Tanzania’s official inquiry reported at least 518 deaths in last year’s post-election violence, including at least 197 from gunshot wounds. The commission said the figures are not final, but the release of the first official death toll underscores severe political instability and security concerns. The news is negative for Tanzania’s risk profile and broader emerging-markets sentiment, though immediate market impact is likely limited.

Analysis

This is a governance shock, not just a humanitarian one. A post-election death toll at this scale typically triggers a multi-quarter de-rating of the sovereign and quasi-sovereign complex because it raises the probability of harsher security policy, delayed fiscal disbursement, and wider spreads on any asset linked to discretionary foreign capital. The first-order market damage is to confidence; the second-order damage is to execution capacity, since administrations under domestic pressure often slow permitting, customs, and FX allocation just when external financing is most needed. The biggest losers are sectors dependent on political stability and smooth trade flows: banks with concentrated sovereign exposure, telecoms reliant on license renewals, and consumer/import businesses exposed to border delays or ad hoc restrictions. Even without direct country-level tickers, frontier Africa funds and EM country debt indices can see knock-on outflows as allocators de-risk from the region, especially if this becomes a template for contested elections elsewhere. The risk is less about one-off headlines and more about a 1-3 month window where the state response hardens, protests recur, and investors demand a higher risk premium.

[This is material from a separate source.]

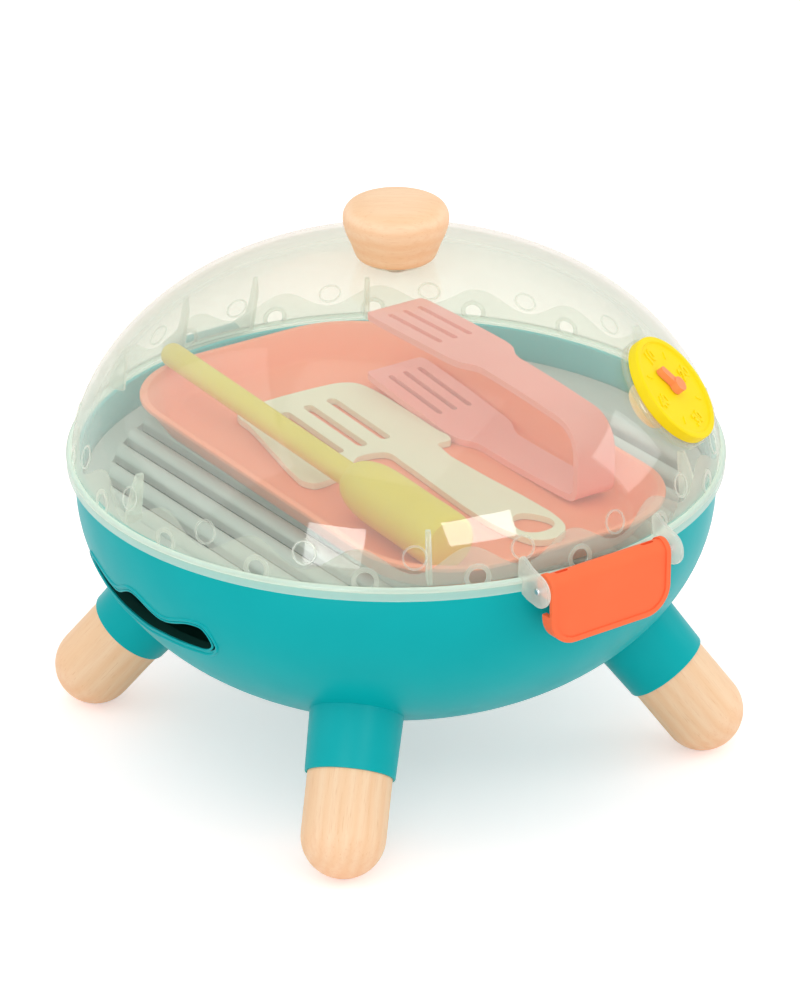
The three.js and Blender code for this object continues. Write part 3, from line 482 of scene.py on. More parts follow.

The contrarian point is that headline violence can be near-term bearish but medium-term bullish for reform probability if the inquiry is allowed to create credible accountability. If the report is followed by detainee releases, compensation, or security-sector discipline, spreads can retrace quickly because positioning in frontier EM is typically shallow and reflexive. That said, the burden of proof sits with the authorities, and until there is evidence of de-escalation, the default market reaction should be lower multiple, higher discount rate, and tighter liquidity conditions.